Adventures after dark
Tristan’s back-to-nature approach is shared by fellow night-sky aficionado, stargazing guide and astrophotographer Gary Lintern. “An observatory is no match for getting out into the wild under a blanket of stars,” says Gary. “When you allow yourself to get lost in the infinite expanse of space – it’s a humbling experience.”
But there is one new gadget that Gary’s looking forward to trialling on his lakeside night walks: wireless headsets. “It’ll mean I can give commentary while maintaining social distancing – but I can also play music over them. Classical music makes a great accompaniment to the night sky!”
Gary regularly leads stargazing groups in the Lakes, yet the intensity of Cumbrian night skies still manages to disarm him.
“I went out to take some photographs of the Milky Way around Derwentwater last September,” he recalls. “Part way round, my torch packed in and I realised I couldn’t see a thing. It’s only when something like that happens that you realise just how dark it is. It’s quite magical.”
While the lighter, shorter summer nights can mean less opportunity to see stars, Gary has another twilight phenomenon to look out for in the skies above.
“At this latitude, we get something called noctilucent clouds, or ‘night-shining clouds’ in June/July. If you look to the north, in the same direction as Aurora – and the skies are dark enough – you’ll see a beautiful shimmering blue glow. They’re made from ice crystals and are only visible in the astronomical twilight.”
For the best nocturnal vistas, Gary reminds us that the moon is not always our friend. “If you try stargazing when there’s a full moon, there’s that much light you may as well be in the city centre. Although there’s something undeniably beautiful about being out in the wilds in moonlit scenery.”
For Francine Bult, who works on the Cumbria Tourism marketing team, stargazing fits perfectly with the slow travel movement.
“There’s real demand now for experiential breaks and off-the-beaten-track experiences,” she says. “Dark skies tourism is something we’re promoting internationally, as well as to our UK audience. It’s a chance to show what the area has to offer beyond the usual daytime activities, and for people looking to visit in quieter periods too.”
A born and bred Cumbrian lass, Francine grew up in the Eden Valley, where inky skies and sparkling stars go with the territory. But one of her most cherished stargazing memories hails from the summer just passed.
“I was staying in a glamping pod in the Langdale Valley,” she recalls. “Because of the glass doors, you could look out while lying in bed and see up above the trees and the tops of the Langdale pikes, with all the stars twinkling away. It was incredible.

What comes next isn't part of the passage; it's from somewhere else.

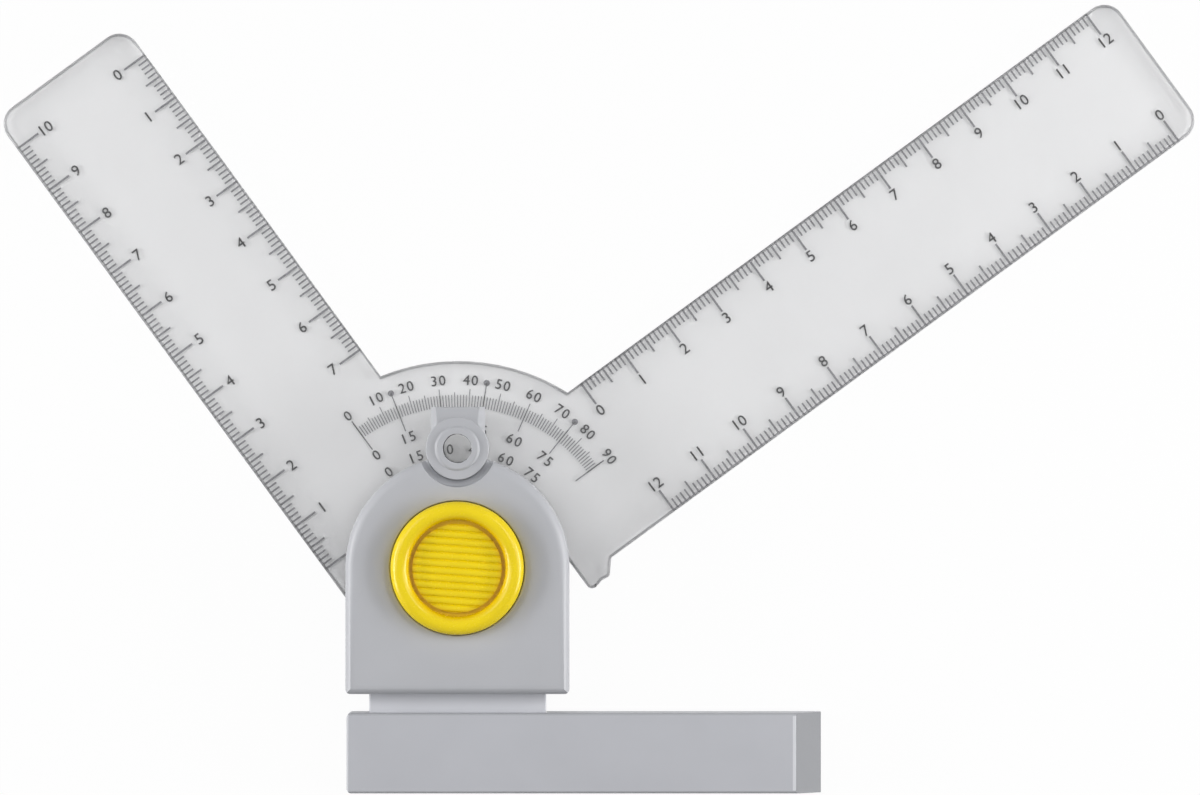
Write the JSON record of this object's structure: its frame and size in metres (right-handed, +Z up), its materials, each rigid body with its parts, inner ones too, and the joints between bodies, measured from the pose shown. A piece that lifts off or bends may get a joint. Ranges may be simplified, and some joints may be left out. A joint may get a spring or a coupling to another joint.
{
  "type": "adjustable set square",
  "caption": "Adjustable set square for a drawing board: a clear L-square with scales and a protractor turns in a push-button clamping head on a sliding guide bar.",
  "frame": {"origin": "on the pivot axis, on the board that the head's base disc rests on", "axes": "+X along the guide bar towards its ramped end, +Y from the guide bar to the pivot and on to the pointer, +Z up from the board"},
  "size_m": [0.2283, 0.1509, 0.0125],
  "materials": {
    "clear_plate": "clear, polished acrylic with printed scales",
    "cover_plastic": "light grey moulded plastic, fine satin",
    "pointer_plastic": "light grey moulded plastic, fine satin",
    "bar_plastic": "light grey moulded plastic, fine satin",
    "base_plastic": "light grey moulded plastic, satin",
    "button_plastic": "yellow moulded plastic, semi-gloss",
    "steel": "turned and stamped steel",
    "friction_lining": "brown friction lining",
    "glide_plastic": "white low-friction plastic"
  },
  "bodies": {
    "root": {"head_cover": "cover_plastic", "index_pointer": "pointer_plastic", "head_base": "base_plastic", "cover_screws": "steel", "pivot_journal": "steel", "base_disc": "base_plastic", "brake_ring": "friction_lining", "return_spring": "steel", "guide_bar": "bar_plastic", "bar_base": "base_plastic", "bar_screws": "steel", "glide_strips": "glide_plastic", "leaf_spring": "steel"},
    "square": {"set_square": "clear_plate", "hub_ring": "base_plastic", "hub_screws": "steel"},
    "button": {"push_button": "button_plastic", "pressure_plate": "steel", "pressure_liner": "friction_lining", "peg_screws": "steel"}
  },
  "joints": [
    {"name": "square_turn", "type": "hinge", "parent": "root", "child": "square", "pos_m": [0, 0, 0], "axis": [0, 0, 1], "range_deg": [-36.2, 53.8]},
    {"name": "button_press", "type": "slide", "parent": "root", "child": "button", "axis": [0, 0, 1], "range_m": [-0.001, 0], "stiffness_N_per_m": 1200, "springref_m": 0.002, "deforming": ["return_spring"]}
  ]
}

“We want to encourage Cumbrian businesses to develop their own new experiences and immersive ways for people to take in the night sky,” explains Francine. “The guided stargazing walks with Forestry England are great for families. Then there’s dark sky foraging, where you use traditional bushcraft skills, forage for your dinner and cook it over an open fire while you sit around and look up at the stars. And the night swims at Another Place are amazing, of course!”
“If you look to the north, in the same direction as Aurora – and the skies are dark enough – you’ll see a beautiful shimmering blue glow. They’re made from ice crystals…”
Whether from the water or around the fire, however you choose to admire the splendour of the Cumbrian night sky, helping to reduce light pollution and preserve the darkness isn’t as tricky as you might think.
“Unlike other forms of pollution which will take decades to sort out,” says Jack, “by switching off or changing your lights to dark skies friendly ones, you make an instant, positive impact on the environment.”
When it comes to reasons to stargaze, Jack has a reassuringly Northern (and thrifty) final thought: “I always say the night sky is a totally ‘free’ display – and you don’t get much for free these days!”
Find out more about Dark Skies Cumbria and plan your stargazing break.
8 things you can do to help the Lake District in its drive for darker skies
- Celebrate the beauty of dark skies and spread the word! Get involved in the annual Dark Skies Cumbria Festival and try night-time activities in the area like stargazing walks or moonlit swims here at Another Place.
- Turn off lights whenever you’re not using them.
- If you need to read from a map or find your way, use a red light. White light has a much bigger impact on night vision than red.
- Apply to become a Lake District Dark Skies Volunteer and help measure light pollution across the National Park.
- If you’re a homeowner, only install outdoor lighting where you really need it.
- Use motion sensors, dimmers and timers on your outdoor lighting.
- Shield all outdoor lights and direct them downward to minimise harmful glare and sky glow.
Donate to the ‘Saving our Night Skies’ appeal through Friends of the Lake District.